* Start *

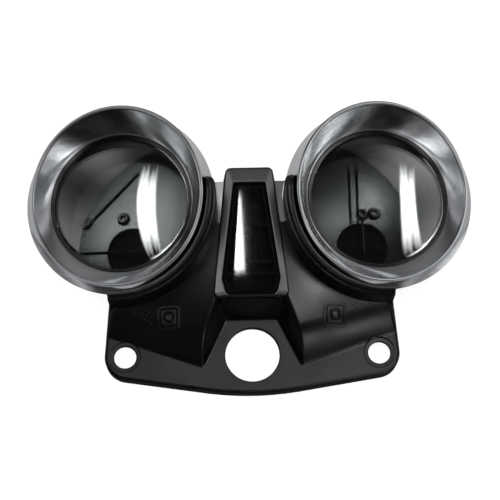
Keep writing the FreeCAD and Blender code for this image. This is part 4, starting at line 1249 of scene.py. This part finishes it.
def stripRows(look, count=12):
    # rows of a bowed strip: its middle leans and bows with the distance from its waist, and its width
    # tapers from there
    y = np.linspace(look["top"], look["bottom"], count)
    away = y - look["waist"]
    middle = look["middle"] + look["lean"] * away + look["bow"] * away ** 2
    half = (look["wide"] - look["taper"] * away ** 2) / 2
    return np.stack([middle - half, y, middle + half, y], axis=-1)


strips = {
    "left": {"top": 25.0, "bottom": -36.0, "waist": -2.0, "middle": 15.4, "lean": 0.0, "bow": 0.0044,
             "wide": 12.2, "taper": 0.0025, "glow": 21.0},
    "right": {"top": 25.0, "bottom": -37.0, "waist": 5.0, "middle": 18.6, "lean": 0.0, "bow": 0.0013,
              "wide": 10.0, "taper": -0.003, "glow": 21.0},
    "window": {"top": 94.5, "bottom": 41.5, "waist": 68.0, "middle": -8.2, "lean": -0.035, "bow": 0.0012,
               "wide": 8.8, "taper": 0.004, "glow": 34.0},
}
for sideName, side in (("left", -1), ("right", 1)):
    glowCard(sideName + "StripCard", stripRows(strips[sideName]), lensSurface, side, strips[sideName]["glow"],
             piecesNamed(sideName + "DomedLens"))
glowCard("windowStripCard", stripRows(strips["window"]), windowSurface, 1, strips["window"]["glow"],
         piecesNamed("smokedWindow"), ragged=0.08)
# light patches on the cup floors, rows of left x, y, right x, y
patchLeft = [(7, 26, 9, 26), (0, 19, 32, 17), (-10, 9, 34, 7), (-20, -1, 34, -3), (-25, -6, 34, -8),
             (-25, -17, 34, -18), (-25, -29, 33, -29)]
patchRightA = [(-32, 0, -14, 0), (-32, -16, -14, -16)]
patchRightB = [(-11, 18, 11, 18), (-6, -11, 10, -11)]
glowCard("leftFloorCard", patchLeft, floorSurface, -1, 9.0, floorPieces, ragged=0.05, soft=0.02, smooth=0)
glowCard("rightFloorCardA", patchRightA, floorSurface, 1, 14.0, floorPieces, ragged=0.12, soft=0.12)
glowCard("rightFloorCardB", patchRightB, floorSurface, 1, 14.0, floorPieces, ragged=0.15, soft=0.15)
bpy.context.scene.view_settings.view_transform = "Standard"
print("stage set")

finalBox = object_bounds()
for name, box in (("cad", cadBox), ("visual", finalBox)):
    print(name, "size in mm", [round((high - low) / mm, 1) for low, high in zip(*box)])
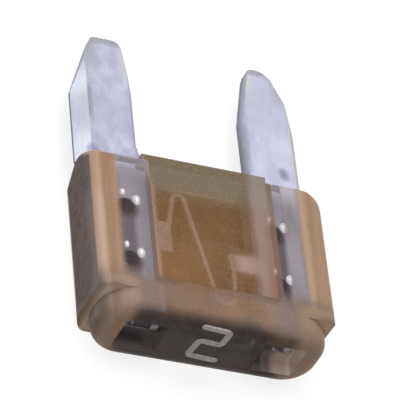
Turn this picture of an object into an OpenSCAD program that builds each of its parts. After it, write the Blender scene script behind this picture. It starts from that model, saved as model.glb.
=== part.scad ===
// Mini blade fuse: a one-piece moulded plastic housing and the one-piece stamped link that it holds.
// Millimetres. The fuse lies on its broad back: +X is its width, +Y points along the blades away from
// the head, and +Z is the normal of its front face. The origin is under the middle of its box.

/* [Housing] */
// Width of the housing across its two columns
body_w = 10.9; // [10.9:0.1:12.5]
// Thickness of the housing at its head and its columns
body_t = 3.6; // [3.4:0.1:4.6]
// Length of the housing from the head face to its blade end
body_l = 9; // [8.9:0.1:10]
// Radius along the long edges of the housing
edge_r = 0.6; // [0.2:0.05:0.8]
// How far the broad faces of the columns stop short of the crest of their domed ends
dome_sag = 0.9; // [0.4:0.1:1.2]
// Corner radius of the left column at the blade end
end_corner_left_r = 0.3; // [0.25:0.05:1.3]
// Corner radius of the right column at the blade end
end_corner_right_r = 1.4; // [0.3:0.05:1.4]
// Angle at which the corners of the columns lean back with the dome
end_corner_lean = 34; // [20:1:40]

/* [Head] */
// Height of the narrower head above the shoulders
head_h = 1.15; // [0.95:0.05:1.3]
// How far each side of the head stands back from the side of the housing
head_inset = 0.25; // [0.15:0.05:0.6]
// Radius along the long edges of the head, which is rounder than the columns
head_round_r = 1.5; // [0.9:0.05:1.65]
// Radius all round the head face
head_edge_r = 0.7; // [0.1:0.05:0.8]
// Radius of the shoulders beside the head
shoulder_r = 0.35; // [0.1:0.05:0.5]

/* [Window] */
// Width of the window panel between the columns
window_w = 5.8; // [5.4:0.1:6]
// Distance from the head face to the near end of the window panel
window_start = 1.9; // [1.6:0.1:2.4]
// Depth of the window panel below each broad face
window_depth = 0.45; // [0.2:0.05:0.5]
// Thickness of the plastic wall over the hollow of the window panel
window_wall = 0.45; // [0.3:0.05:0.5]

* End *
* Start *

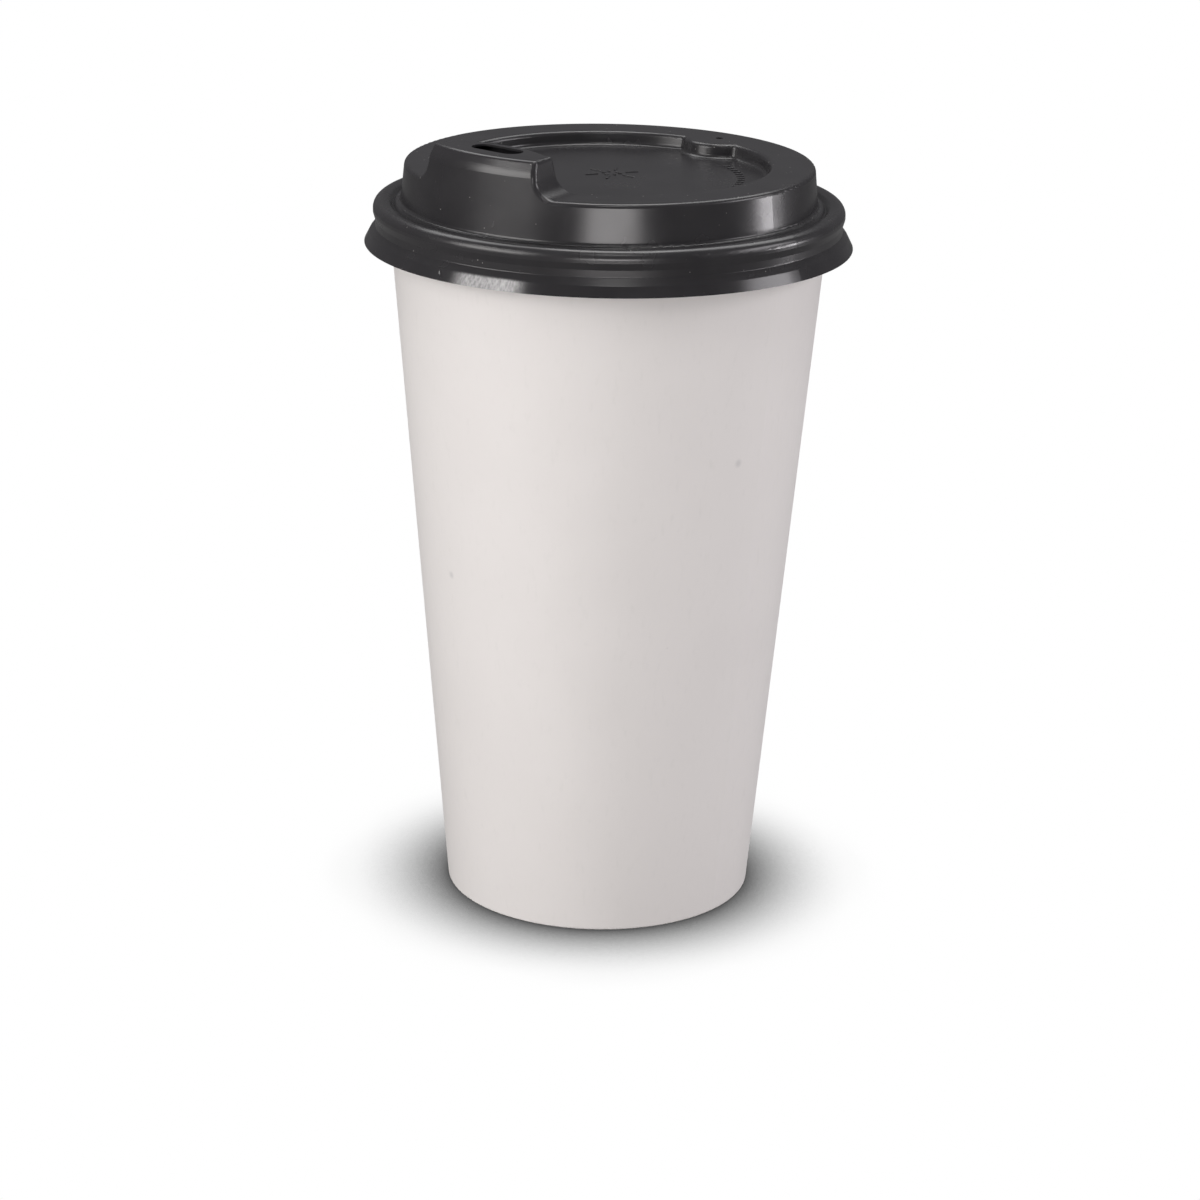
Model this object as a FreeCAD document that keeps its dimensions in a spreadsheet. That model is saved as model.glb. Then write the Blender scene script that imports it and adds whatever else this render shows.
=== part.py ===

* End *

### REQUEST:
Nothing outside the span should appear: copy exactly from the line with "Turn this picture" through the line with "end_corner_lean = 34; // [20:1:40]".

### WRITTEN RESPONSE:
Turn this picture of an object into an OpenSCAD program that builds each of its parts. After it, write the Blender scene script behind this picture. It starts from that model, saved as model.glb.
=== part.scad ===
// Mini blade fuse: a one-piece moulded plastic housing and the one-piece stamped link that it holds.
// Millimetres. The fuse lies on its broad back: +X is its width, +Y points along the blades away from
// the head, and +Z is the normal of its front face. The origin is under the middle of its box.

/* [Housing] */
// Width of the housing across its two columns
body_w = 10.9; // [10.9:0.1:12.5]
// Thickness of the housing at its head and its columns
body_t = 3.6; // [3.4:0.1:4.6]
// Length of the housing from the head face to its blade end
body_l = 9; // [8.9:0.1:10]
// Radius along the long edges of the housing
edge_r = 0.6; // [0.2:0.05:0.8]
// How far the broad faces of the columns stop short of the crest of their domed ends
dome_sag = 0.9; // [0.4:0.1:1.2]
// Corner radius of the left column at the blade end
end_corner_left_r = 0.3; // [0.25:0.05:1.3]
// Corner radius of the right column at the blade end
end_corner_right_r = 1.4; // [0.3:0.05:1.4]
// Angle at which the corners of the columns lean back with the dome
end_corner_lean = 34; // [20:1:40]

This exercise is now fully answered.